• [Required task]
Repeat the whole of the data, keeping every detail the same.

• [Data block]
▼

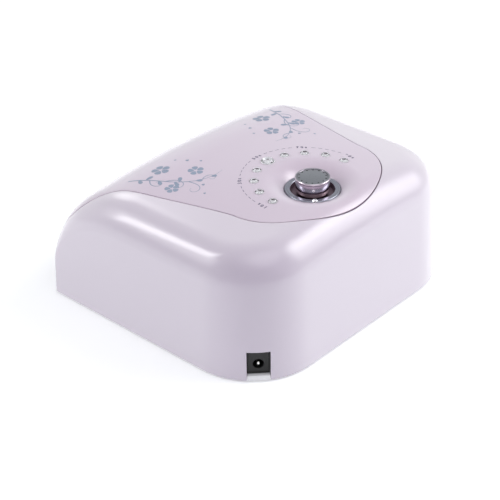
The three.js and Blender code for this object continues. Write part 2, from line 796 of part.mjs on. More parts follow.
// Knob: a turned cap with a bevelled rim, a sunk face and a keyed socket for the shaft
function knobBody() {
  const recessZ = knobTopZ - knobFaceThickness - slip;
  const cap = turned([
    [0, knobBottomZ],
    [knobRadius - knobBevel / 2, knobBottomZ],
    [knobRadius, knobBottomZ + knobBevel / 2],
    [knobRadius, knobTopZ - knobBevel],
    [knobRadius - bevelShare * knobBevel, knobTopZ - bevelShare * knobBevel],
    [knobRadius - knobBevel, knobTopZ],
    [knobFaceRadius, knobTopZ],
    [knobFaceRadius, recessZ],
    [0, recessZ],
  ], fineSegments);
  const counterTopZ = hubTopZ + knobTravel + seat;
  const counterbore = rod(0, 0, knobBottomZ - overrun, counterTopZ, ringHubRadius + running);
  const socket = keyedRod(knobBottomZ - overrun, shaftTopZ + knobTravel + seat, slip);
  return cutBy(solid(cap), solid(counterbore), socket);
}

// A round bar with one flat, as on the shaft and in the knob's socket
function keyedRod(z0, z1, grow) {
  const radius = shaftRadius + grow;
  const bar = solid(rod(0, 0, z0, z1, radius));
  const flat = block(-radius - overrun, radius + overrun, shaftFlat + grow, radius + overrun,
    z0 - overrun, z1 + overrun);
  return bar.subtract(solid(flat));
}

function shaftBody() {
  const bottomZ = switchTopZ - switchBase;
  const bar = keyedRod(webZ, shaftTopZ, 0);
  const journal = solid(rod(0, 0, bottomZ, webZ + ringWeb / 2, shaftRadius));
  const boreRadius = stemRadius + slip;
  const bore = solid(rod(0, 0, bottomZ - overrun, shaftTopZ + overrun, boreRadius, smallSegments));
  return joined(bar, journal).subtract(bore);
}

// Rotary switch under the panel: body, threaded bush and solder tags
const switchTopZ = pocketFloorZ - panelThickness - seat;
const switchFloorZ = switchTopZ - switchHeight + switchBase;

function switchBody() {
  const half = switchWidth / 2;
  const bottomZ = switchTopZ - switchHeight;
  const corner = switchWidth / 7;
  const plan = roundedRectangle(-half, half, -half, half, corner);
  const body = solid(prism(plan, bottomZ, switchTopZ, tinySteps));
  const bush = solid(rod(0, 0, switchTopZ - switchBase, bushTopZ, bushRadius));
  const journalZ = switchTopZ - switchBase - seat;
  const journal = solid(rod(0, 0, journalZ, bushTopZ + overrun, shaftRadius + slip));
  const stemBore = solid(rod(0, 0, switchFloorZ, switchTopZ, stemRadius + seat, smallSegments));
  const tags = [-1, 0, 1].map((k) => {
    const x = (k * switchWidth) / 4;
    const y = half - switchBase;
    return solid(block(x - switchTagWidth / 2, x + switchTagWidth / 2, y - switchTagThickness / 2,
      y + switchTagThickness / 2, bottomZ - switchTagLength, bottomZ + switchBase / 2));
  });
  return cutBy(joined(body, bush, ...tags), journal, stemBore);
}

function nut() {
  const hexRadius = nutAcrossFlats / 2 / Math.cos(Math.PI / 6);
  const hex = rod(0, 0, nutZ, nutZ + nutThickness, hexRadius, 6);
  const bore = rod(0, 0, nutZ - overrun, nutZ + nutThickness + overrun, bushRadius + slip);
  return shapeOf(cutBy(solid(hex), solid(bore)));
}

// Base plate: fits inside the rim, with a sill under the hand opening and a tab below the inlet
function footPlaces() {
  const x = halfWidth - footInset;
  const rearX = cornerX + (rearCornerRadius - footInset) * Math.SQRT1_2;
  const rearFootY = cornerY + (rearCornerRadius - footInset) * Math.SQRT1_2;
  return [[x, frontY + footInset], [-x, frontY + footInset], [rearX, rearFootY], [-rearX, rearFootY]];
}

function plateOutline() {
  const edge = wall + running;
  const [x, y0, y1, r] = [halfWidth - edge, frontY + edge, rearY - edge, rearCornerRadius - edge];
  const shape = new THREE.Shape();
  shape.moveTo(-x, y0);
  shape.lineTo(x, y0);
  shape.absarc(x - r, y1 - r, r, 0, Math.PI / 2);
  shape.absarc(-x + r, y1 - r, r, Math.PI / 2, Math.PI);
  return shape;
}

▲

• [Output for this task]
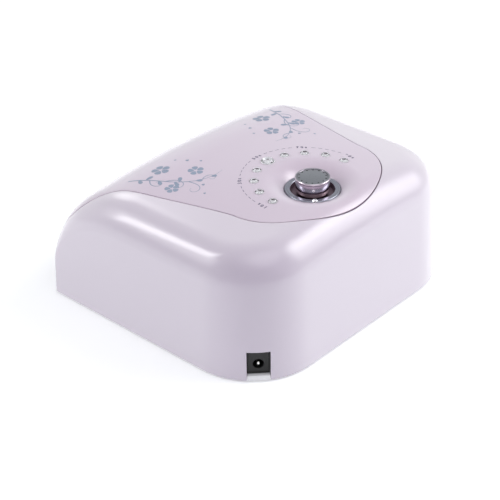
The three.js and Blender code for this object continues. Write part 2, from line 796 of part.mjs on. More parts follow.
// Knob: a turned cap with a bevelled rim, a sunk face and a keyed socket for the shaft
function knobBody() {
  const recessZ = knobTopZ - knobFaceThickness - slip;
  const cap = turned([
    [0, knobBottomZ],
    [knobRadius - knobBevel / 2, knobBottomZ],
    [knobRadius, knobBottomZ + knobBevel / 2],
    [knobRadius, knobTopZ - knobBevel],
    [knobRadius - bevelShare * knobBevel, knobTopZ - bevelShare * knobBevel],
    [knobRadius - knobBevel, knobTopZ],
    [knobFaceRadius, knobTopZ],
    [knobFaceRadius, recessZ],
    [0, recessZ],
  ], fineSegments);
  const counterTopZ = hubTopZ + knobTravel + seat;
  const counterbore = rod(0, 0, knobBottomZ - overrun, counterTopZ, ringHubRadius + running);
  const socket = keyedRod(knobBottomZ - overrun, shaftTopZ + knobTravel + seat, slip);
  return cutBy(solid(cap), solid(counterbore), socket);
}

// A round bar with one flat, as on the shaft and in the knob's socket
function keyedRod(z0, z1, grow) {
  const radius = shaftRadius + grow;
  const bar = solid(rod(0, 0, z0, z1, radius));
  const flat = block(-radius - overrun, radius + overrun, shaftFlat + grow, radius + overrun,
    z0 - overrun, z1 + overrun);
  return bar.subtract(solid(flat));
}

function shaftBody() {
  const bottomZ = switchTopZ - switchBase;
  const bar = keyedRod(webZ, shaftTopZ, 0);
  const journal = solid(rod(0, 0, bottomZ, webZ + ringWeb / 2, shaftRadius));
  const boreRadius = stemRadius + slip;
  const bore = solid(rod(0, 0, bottomZ - overrun, shaftTopZ + overrun, boreRadius, smallSegments));
  return joined(bar, journal).subtract(bore);
}

// Rotary switch under the panel: body, threaded bush and solder tags
const switchTopZ = pocketFloorZ - panelThickness - seat;
const switchFloorZ = switchTopZ - switchHeight + switchBase;

function switchBody() {
  const half = switchWidth / 2;
  const bottomZ = switchTopZ - switchHeight;
  const corner = switchWidth / 7;
  const plan = roundedRectangle(-half, half, -half, half, corner);
  const body = solid(prism(plan, bottomZ, switchTopZ, tinySteps));
  const bush = solid(rod(0, 0, switchTopZ - switchBase, bushTopZ, bushRadius));
  const journalZ = switchTopZ - switchBase - seat;
  const journal = solid(rod(0, 0, journalZ, bushTopZ + overrun, shaftRadius + slip));
  const stemBore = solid(rod(0, 0, switchFloorZ, switchTopZ, stemRadius + seat, smallSegments));
  const tags = [-1, 0, 1].map((k) => {
    const x = (k * switchWidth) / 4;
    const y = half - switchBase;
    return solid(block(x - switchTagWidth / 2, x + switchTagWidth / 2, y - switchTagThickness / 2,
      y + switchTagThickness / 2, bottomZ - switchTagLength, bottomZ + switchBase / 2));
  });
  return cutBy(joined(body, bush, ...tags), journal, stemBore);
}

function nut() {
  const hexRadius = nutAcrossFlats / 2 / Math.cos(Math.PI / 6);
  const hex = rod(0, 0, nutZ, nutZ + nutThickness, hexRadius, 6);
  const bore = rod(0, 0, nutZ - overrun, nutZ + nutThickness + overrun, bushRadius + slip);
  return shapeOf(cutBy(solid(hex), solid(bore)));
}

// Base plate: fits inside the rim, with a sill under the hand opening and a tab below the inlet
function footPlaces() {
  const x = halfWidth - footInset;
  const rearX = cornerX + (rearCornerRadius - footInset) * Math.SQRT1_2;
  const rearFootY = cornerY + (rearCornerRadius - footInset) * Math.SQRT1_2;
  return [[x, frontY + footInset], [-x, frontY + footInset], [rearX, rearFootY], [-rearX, rearFootY]];
}

function plateOutline() {
  const edge = wall + running;
  const [x, y0, y1, r] = [halfWidth - edge, frontY + edge, rearY - edge, rearCornerRadius - edge];
  const shape = new THREE.Shape();
  shape.moveTo(-x, y0);
  shape.lineTo(x, y0);
  shape.absarc(x - r, y1 - r, r, 0, Math.PI / 2);
  shape.absarc(-x + r, y1 - r, r, Math.PI / 2, Math.PI);
  return shape;
}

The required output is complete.